4. Prepare for Baking:
Pour the corn mix into the greased baking dish and spread it out evenly so it cooks nicely. If you have reserved some cheddar cheese, sprinkle it evenly over the top of the casserole now.
5. Bake:
Pop the casserole into your preheated oven and bake it for 45 to 55 minutes. You’ll know it’s done when the casserole is set in the center and the top turns a beautiful golden brown. A toothpick inserted into the center should come out mostly clean.
6. Cool and Garnish:
Once it’s done baking, take it out of the oven and let it cool slightly before serving. If you’d like, you can garnish with some freshly chopped parsley or chives for a pop of color.
7. Serve and Enjoy:
Serve your warm corn casserole as a side dish or a delightful main course. Enjoy every creamy, golden bite!

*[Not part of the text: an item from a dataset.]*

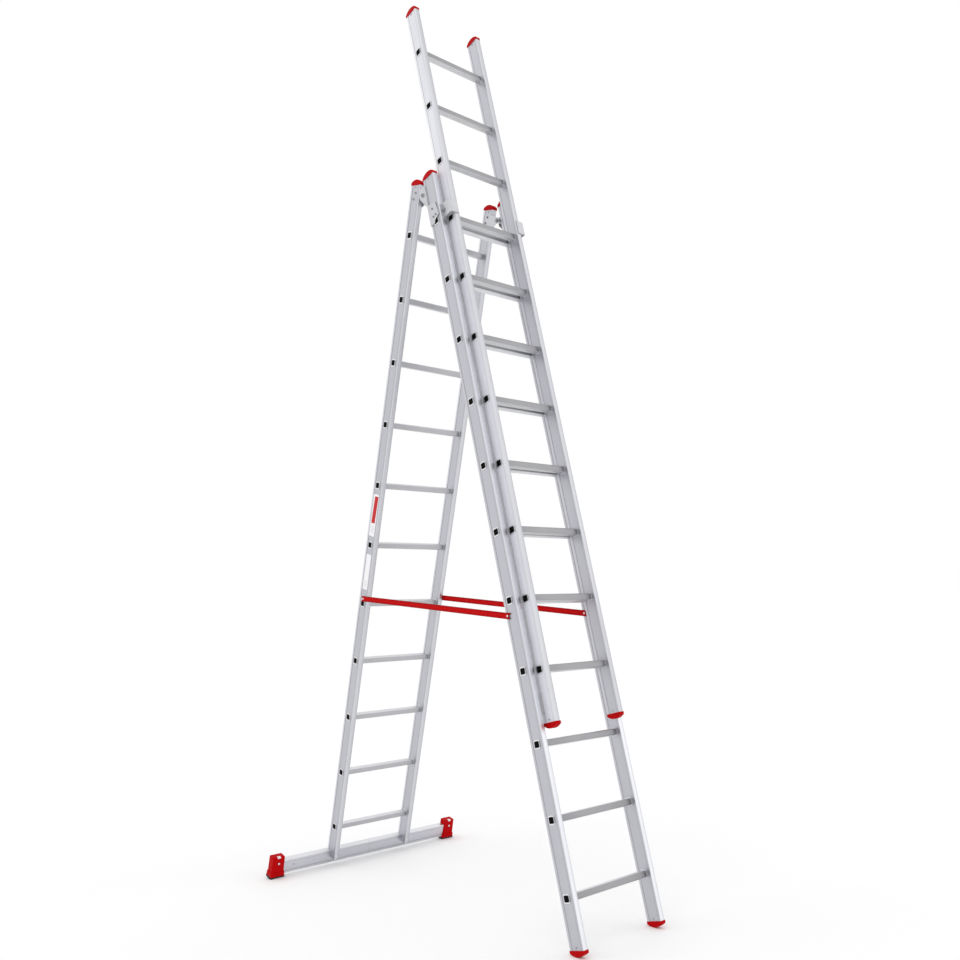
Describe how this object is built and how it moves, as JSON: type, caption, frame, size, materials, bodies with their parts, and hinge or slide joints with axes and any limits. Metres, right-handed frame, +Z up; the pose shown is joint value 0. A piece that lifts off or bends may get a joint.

Can I Use Fresh Corn Instead of Canned?
Absolutely! If you have access to fresh corn, you can use it instead of canned. You’ll need about 2-3 ears of corn to yield the equivalent of one can. Just cook the corn, cut it off the cob, and mix it in as you would the canned corn.
Is There a Gluten-Free Option for This Recipe?
Yes, you can make a gluten-free corn casserole! Look for a gluten-free corn muffin mix, which is available in many stores. Just make sure all other ingredients (like sour cream and any cheese) are also gluten-free.
How Long Can I Store Leftovers?
Leftover corn casserole can be stored in an airtight container in the refrigerator for up to 3 days. To reheat, pop it in the microwave or warm it in the oven until heated through.
Can I Freeze Corn Casserole?
Yes, you can freeze corn casserole! Just make sure it cools completely before transferring it to a freezer-safe container. It can be frozen for up to 2-3 months. Thaw in the refrigerator overnight before reheating for best results.